== INSTRUCTIONS TO FOLLOW ==
Begin with the line that contains "Write the Blender Python", end with the line that contains "of its roots.", and extract exactly that stretch of lines.

Dataset excerpt

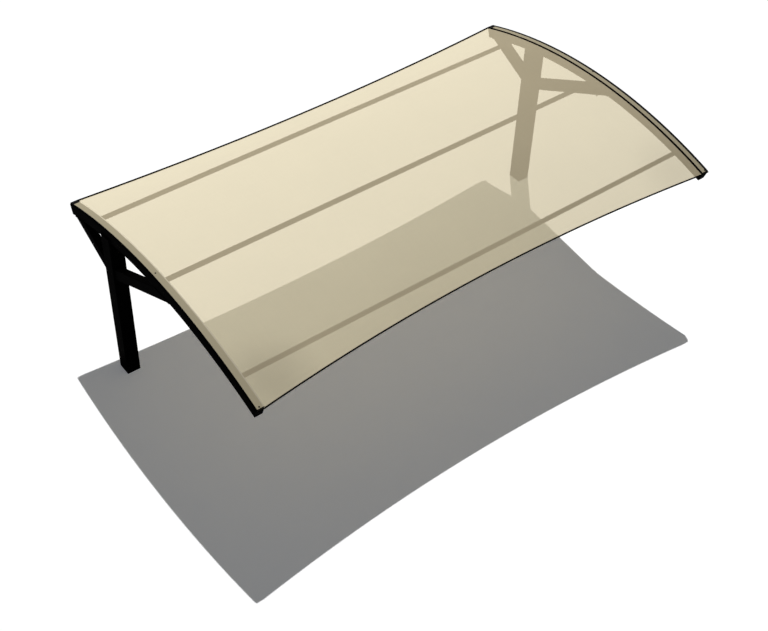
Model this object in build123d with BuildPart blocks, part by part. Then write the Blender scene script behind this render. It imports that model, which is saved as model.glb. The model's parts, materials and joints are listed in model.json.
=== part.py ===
"""Cantilever carport: two braced posts carry arched beams, and a membrane spans between them.

Millimetres. X runs along the length from the left frame to the right frame, -Y is the open
front and +Z is up. The origin is the centre of the left post's foot.
"""

import os
from math import cos, hypot, radians, sin, sqrt

from build123d import *

os.makedirs("parts", exist_ok=True)

# Posts
POST_SPACING = 6420
POST_WIDTH = 180
POST_DEPTH = 200
POST_WALL = 6
POST_CORNER = 14
SADDLE_DEPTH = 40  # of the slot in the post's top that the beam lies in
FOOT_PLATE = 12

# Beams and braces share one rectangular tube
TUBE_WIDTH = 100
TUBE_DEPTH = 140
TUBE_WALL = 5
TUBE_CORNER = 10
BEAM_INSET = 20  # from the post's outer face to the beam's outer face
WELD_GAP = 0.3

# Arch of the beams, measured on their top faces
CROWN_HEIGHT = 2360
ARCH_RADIUS = 6100
ARCH_CENTRE_Y = -1042
BACK_SWEEP = 18.5
FRONT_SWEEP = 19.1
CAP_THICKNESS = 4
CAP_SPIGOT = 15
CAP_CLEARANCE = 0.5

# Braces: their angle to the ground, and how far below the crown the lower face meets the post
BACK_BRACE_ANGLE = 28.2
BACK_BRACE_DROP = 788
FRONT_BRACE_ANGLE = 26.2
FRONT_BRACE_DROP = 780

# Roof membrane, its clamp bars and its edge cables
MEMBRANE_THICKNESS = 3
BEDDING_GAP = 0.3
BACK_BOW = 130
FRONT_BOW = 203
ROOF_OVERHANG = 6  # of the membrane past the beam's end caps' seats
CLAMP_MARGIN = 12
CLAMP_THICKNESS = 10
CABLE_DIAMETER = 12
CABLE_GAP = 0.3
LOFT_STATIONS = 7

# Purlins
PURLIN_SIZE = 45
PURLIN_WALL = 3
PURLIN_CORNER = 5
PURLIN_GAP = 0.8  # under the membrane at mid-length
PURLIN_YS = {"back": 318, "middle": -1165, "front": -2609}

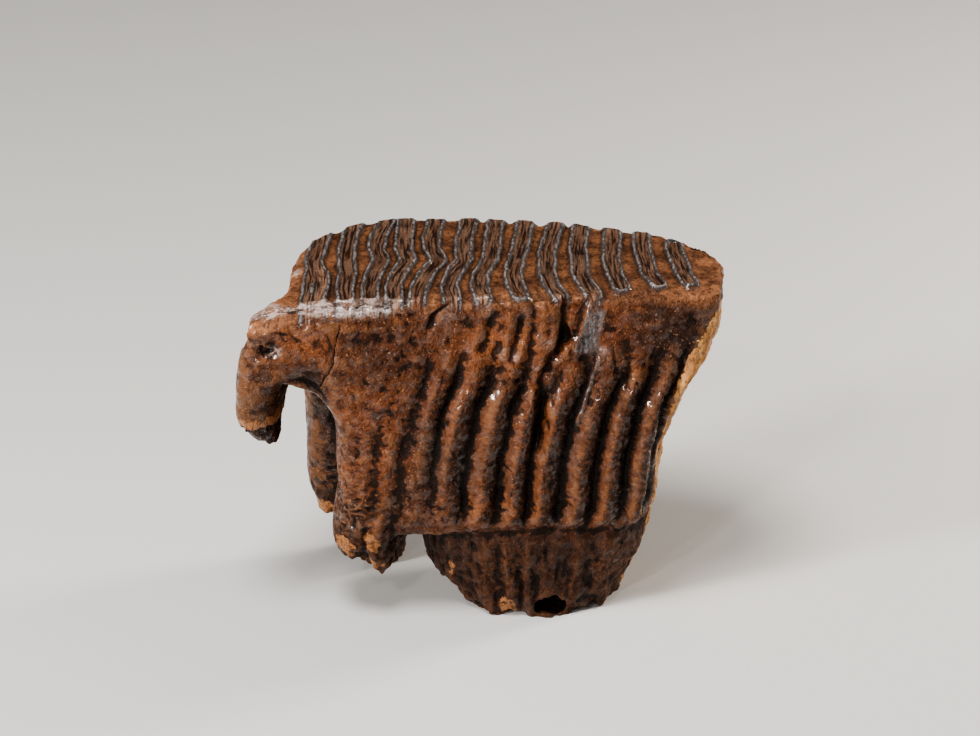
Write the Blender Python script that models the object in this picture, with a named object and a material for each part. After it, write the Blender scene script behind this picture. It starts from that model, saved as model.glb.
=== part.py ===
"""A fossil mammoth cheek tooth, standing on the broken stumps of its roots.

One natural piece. X runs along the tooth from its front root (-X) to its broken
back end (+X), -Y is the flatter side and +Y the rounder one, and the chewing
surface is on top. The block-out is a set of lofted bodies (crown, root base and
four roots) fused by a voxel remesh; the plates, ribs, ledges and breaks are then
worked into its surface by formula, and the roots' broken tips are cut flat where
they meet the ground.
"""
import itertools
import math

import bmesh
import bpy
import numpy as np

MM = 0.001

# Driving dimensions, in millimetres.
CROWN_TOP = 172.5
CERVIX_Z = 50.0
PLATE_HALF = 3.6
PLATE_RELIEF = 2.6
PLATE_PITCH = 14.0
FRONT_DROP = 9.5
RIB_HEIGHT = 5.4
RIB_ROUNDNESS = 1.7
RIB_SLANT = 0.185
RIB_BEND = 3.0
CREASE_DEPTH = 1.1
KNOB_HEIGHT = 1.6
RIM_HEIGHT = 1.3
BROW_SLOPE = 3.5
SPLINTER_HEIGHT = 2.4
FLUTE_COUNT = 19
FLUTE_HEIGHT = 1.0
CRUMBLE_HEIGHT = 2.2
FOOT_LIFT = 6.5
FOOT_FRONT_LIFT = 3.0
SWELL_HEIGHT = 1.2

# Fineness of the mesh.
VOXEL = 1.7
SOFTENING = 22
RING_POINTS = 96
LEVEL_STEP = 3.0
TRIANGLES = 9400
SHARP_ANGLE = math.radians(40)

# Hollows of the flatter side: x, z, half width, half height and depth.
ARMPIT = (-80, 123, 15, 24, 7.0)
FACET = (46, 146, 9, 19, 2.2)
PIT = (-96, 148, 7, 6, 2.4)
# The notch between the two tips of the middle root: its x, half width and lift.
NOTCH = (-55, 7, 6.5)
# The fissure that runs down from the rim: height and x, its half width and depth.
FISSURE = [(92, 25), (110, 26.5), (131, 26.7), (141, 31), (147, 34.5), (152, 37), (170, 36)]
FISSURE_HALF = 4.5
FISSURE_DEPTH = 4.0
FISSURE_TOP = (149, 160)
# The foot's bumps are one draw of the noise; this one leaves it standing level.
FOOT_SEED = 31

# Outline of the chewing surface seen from above, from the front corner of the
# flatter side round to the front again.
CROWN_PLAN = [
    (-107, -42), (-88, -45), (-60, -46), (-20, -43), (20, -41), (60, -38.5),
    (90, -35.5), (105.5, -33), (109, -22), (108, -6), (101, 10), (87, 22), (70, 29.5),
    (50, 35), (30, 38.5), (8, 42), (-20, 43.5), (-42, 41.5), (-60, 36), (-75, 24),
    (-85, 13), (-88, -8), (-90, -26), (-99, -34),
]
# Outline of the crown lower down, behind the arch, point for point with the plan.
LOWER_PLAN = [
    (-66, -37), (-60, -43), (-47, -45), (-20, -44), (5, -43), (30, -41.5),
    (55, -39.5), (74, -36), (81, -26), (83, -8), (80, 12), (72, 25), (60, 33),
    (45, 38), (25, 41), (5, 43), (-20, 43.5), (-38, 42), (-52, 37), (-61, 27),
    (-66, 10), (-68, -14),
]
ARCH_Z = (110.0, 134.0)

# Crown block: height, left end, right end, and how far each long side stands out
# as a share of the plan's.
CROWN_LEVELS = [
    (46, -58, 76, 0.82, 0.78),
    (56, -65, 80.5, 0.90, 0.88),
    (78, -67, 83, 0.97, 0.97),
    (93, -66.5, 85.5, 1.00, 1.01),
    (107, -68, 90.5, 1.02, 1.03),
    (117, -73, 95, 1.03, 1.04),
    (125, -82, 99, 1.03, 1.05),
    (134, -106.5, 103, 1.03, 1.05),
    (150, -106.5, 107.5, 1.02, 1.03),
    (165, -105.5, 110, 1.01, 1.01),
    (172.5, -105.5, 110.5, 0.99, 0.99),
]

# Root bodies: height, centre, half-widths and skew of each oval section.
BASE_LEVELS = [
    (78, 18, 0, 56, 34, 0), (58, 23, -1.5, 57.5, 37, 0), (36, 24.5, -2.5, 54, 34, 0),
    (20, 23, -3, 49, 29.5, 0.05), (9, 23.5, -4, 43.5, 28, 0.1), (-5, 26, -4, 37.5, 26.5, 0.12),
]
FRONT_ROOT = [
    (158, -90, -22, 9, 16, 0.5), (140, -93.5, -24.5, 13, 20.5, 0.4),
    (128, -96, -25.5, 12, 21, 0.35), (114, -100.5, -25, 10, 19.5, 0.22),
    (103, -100.5, -24, 9.4, 17, 0.15), (98, -98.5, -23, 8, 14, 0), (91, -95.5, -22, 4.5, 8, 0),
]
INNER_FRONT_ROOT = [
    (148, -58, 6, 9, 14, 0), (126, -64, 11, 13, 16, 0), (108, -69, 14.5, 13, 16, 0),
    (90, -70.5, 15, 12.5, 14.5, 0), (60, -71, 15, 11.5, 12.5, 0), (46, -71, 15, 11, 11, 0),
    (33, -70, 14, 7, 8, 0),
]
MIDDLE_ROOT = [
    (92, -40, -13, 18, 24, 0), (60, -50, -19, 17.5, 23, 0), (44, -54, -20.5, 15.5, 19, 0),
    (32, -53, -21, 13, 15, 0), (24, -48, -21, 7, 9, 0),
]
FAR_ROOT = [
    (96, -38, 12, 16, 20, 0), (66, -44, 18, 19, 22, 0), (46, -47, 22, 16, 18.5, 0),
    (26, -48, 26, 13.5, 15.5, 0), (6, -49.5, 29, 12, 13, 0), (-5, -50, 30, 11, 12, 0),
]
# The hollow of the pulp, open at the broken foot of the base.
PULP_HOLLOW = [
    (21, 30, -13, 3, 3, 0), (15, 30, -13, 8, 7, 0), (6, 30.5, -13, 10, 8.5, 0),
    (-8, 31, -13, 10.5, 9, 0),
]
PULP_WINDOW = [
    (12, 31.5, -24, 3, 10, 0), (8, 31.5, -24, 7.5, 12, 0), (3.5, 31.5, -24, 8, 12, 0),
    (2, 31.5, -23, 6.5, 10, 0),
]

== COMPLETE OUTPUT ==
Write the Blender Python script that models the object in this picture, with a named object and a material for each part. After it, write the Blender scene script behind this picture. It starts from that model, saved as model.glb.
=== part.py ===
"""A fossil mammoth cheek tooth, standing on the broken stumps of its roots.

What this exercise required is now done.